**What is expected:** Can the data below be set down again exactly, line for line?

**Information shown:**
▬▬▬▬▬▬▬▬▬▬

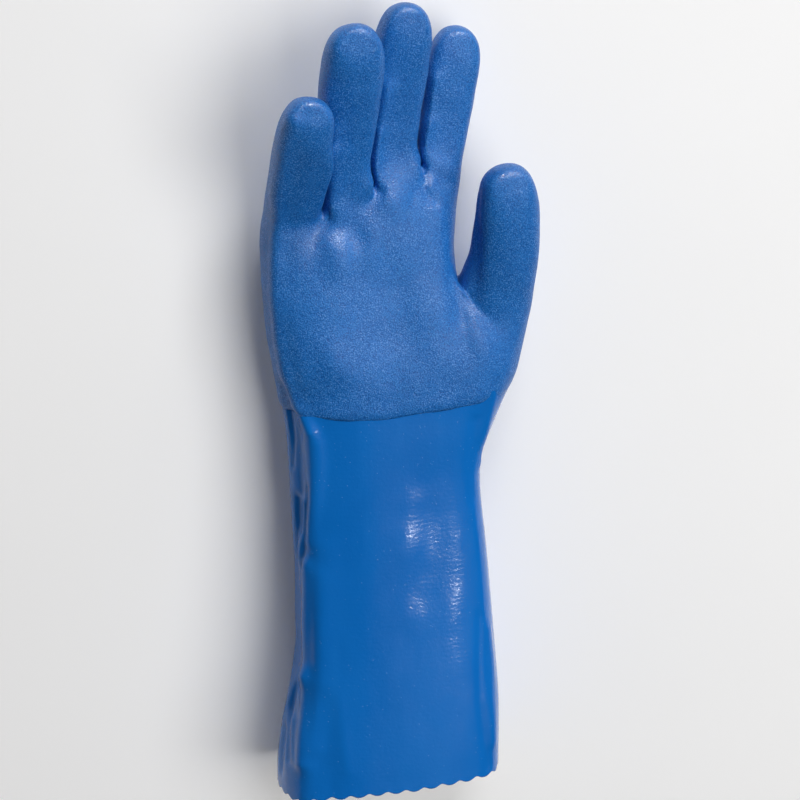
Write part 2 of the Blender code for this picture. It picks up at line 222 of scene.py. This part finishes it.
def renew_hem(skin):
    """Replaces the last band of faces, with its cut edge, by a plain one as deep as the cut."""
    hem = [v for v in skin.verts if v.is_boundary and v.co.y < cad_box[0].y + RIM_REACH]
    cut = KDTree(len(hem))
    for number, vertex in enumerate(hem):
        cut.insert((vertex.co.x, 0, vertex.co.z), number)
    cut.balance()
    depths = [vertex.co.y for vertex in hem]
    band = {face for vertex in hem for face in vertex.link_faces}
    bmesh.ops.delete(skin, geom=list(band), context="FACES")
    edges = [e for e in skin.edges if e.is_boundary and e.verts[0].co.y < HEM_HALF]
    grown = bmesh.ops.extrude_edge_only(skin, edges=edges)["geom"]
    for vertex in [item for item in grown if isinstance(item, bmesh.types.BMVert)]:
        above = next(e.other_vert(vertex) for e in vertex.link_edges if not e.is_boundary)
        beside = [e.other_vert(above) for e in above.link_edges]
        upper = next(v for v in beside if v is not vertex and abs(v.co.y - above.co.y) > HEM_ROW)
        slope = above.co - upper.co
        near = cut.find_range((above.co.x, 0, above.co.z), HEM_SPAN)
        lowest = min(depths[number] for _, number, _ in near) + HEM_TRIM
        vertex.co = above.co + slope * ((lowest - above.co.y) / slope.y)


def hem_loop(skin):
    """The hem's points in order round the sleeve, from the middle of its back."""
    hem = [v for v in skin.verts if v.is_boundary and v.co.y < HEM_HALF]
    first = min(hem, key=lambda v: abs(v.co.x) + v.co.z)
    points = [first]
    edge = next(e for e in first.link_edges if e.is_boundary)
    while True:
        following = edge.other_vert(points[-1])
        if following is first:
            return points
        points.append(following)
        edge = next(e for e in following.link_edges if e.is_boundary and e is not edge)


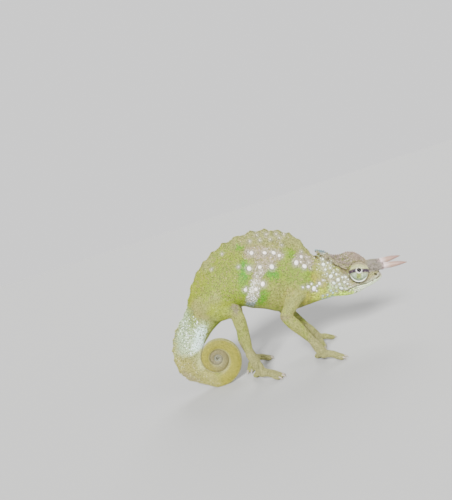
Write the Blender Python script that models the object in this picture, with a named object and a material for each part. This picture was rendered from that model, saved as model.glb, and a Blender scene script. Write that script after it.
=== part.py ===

▬▬▬▬▬▬▬▬▬▬

**Reply:**
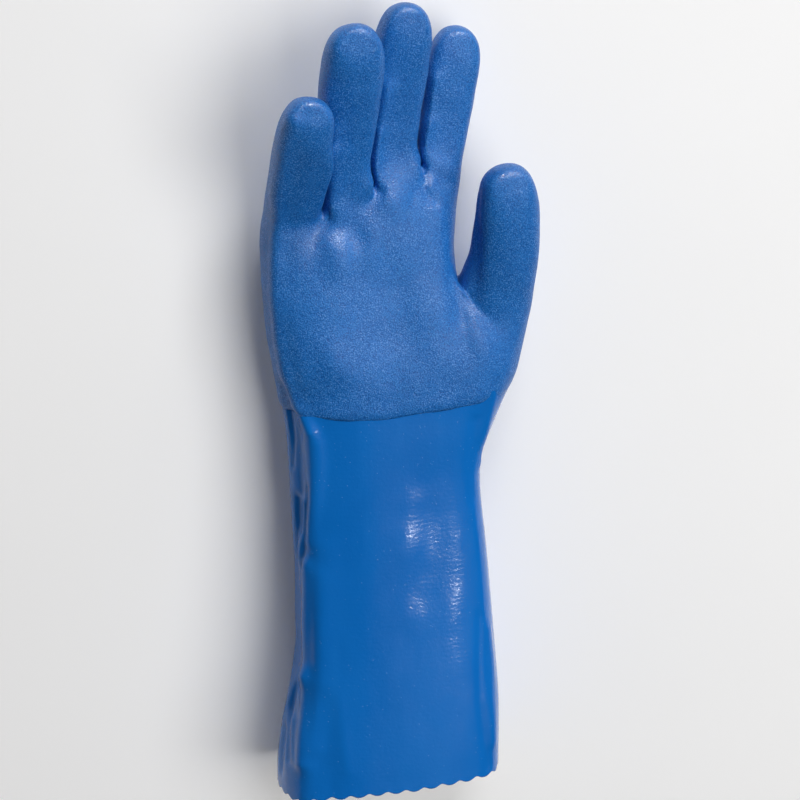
Write part 2 of the Blender code for this picture. It picks up at line 222 of scene.py. This part finishes it.
def renew_hem(skin):
    """Replaces the last band of faces, with its cut edge, by a plain one as deep as the cut."""
    hem = [v for v in skin.verts if v.is_boundary and v.co.y < cad_box[0].y + RIM_REACH]
    cut = KDTree(len(hem))
    for number, vertex in enumerate(hem):
        cut.insert((vertex.co.x, 0, vertex.co.z), number)
    cut.balance()
    depths = [vertex.co.y for vertex in hem]
    band = {face for vertex in hem for face in vertex.link_faces}
    bmesh.ops.delete(skin, geom=list(band), context="FACES")
    edges = [e for e in skin.edges if e.is_boundary and e.verts[0].co.y < HEM_HALF]
    grown = bmesh.ops.extrude_edge_only(skin, edges=edges)["geom"]
    for vertex in [item for item in grown if isinstance(item, bmesh.types.BMVert)]:
        above = next(e.other_vert(vertex) for e in vertex.link_edges if not e.is_boundary)
        beside = [e.other_vert(above) for e in above.link_edges]
        upper = next(v for v in beside if v is not vertex and abs(v.co.y - above.co.y) > HEM_ROW)
        slope = above.co - upper.co
        near = cut.find_range((above.co.x, 0, above.co.z), HEM_SPAN)
        lowest = min(depths[number] for _, number, _ in near) + HEM_TRIM
        vertex.co = above.co + slope * ((lowest - above.co.y) / slope.y)


def hem_loop(skin):
    """The hem's points in order round the sleeve, from the middle of its back."""
    hem = [v for v in skin.verts if v.is_boundary and v.co.y < HEM_HALF]
    first = min(hem, key=lambda v: abs(v.co.x) + v.co.z)
    points = [first]
    edge = next(e for e in first.link_edges if e.is_boundary)
    while True:
        following = edge.other_vert(points[-1])
        if following is first:
            return points
        points.append(following)
        edge = next(e for e in following.link_edges if e.is_boundary and e is not edge)


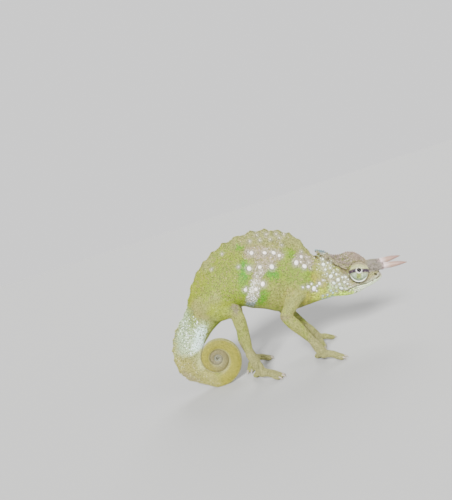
Write the Blender Python script that models the object in this picture, with a named object and a material for each part. This picture was rendered from that model, saved as model.glb, and a Blender scene script. Write that script after it.
=== part.py ===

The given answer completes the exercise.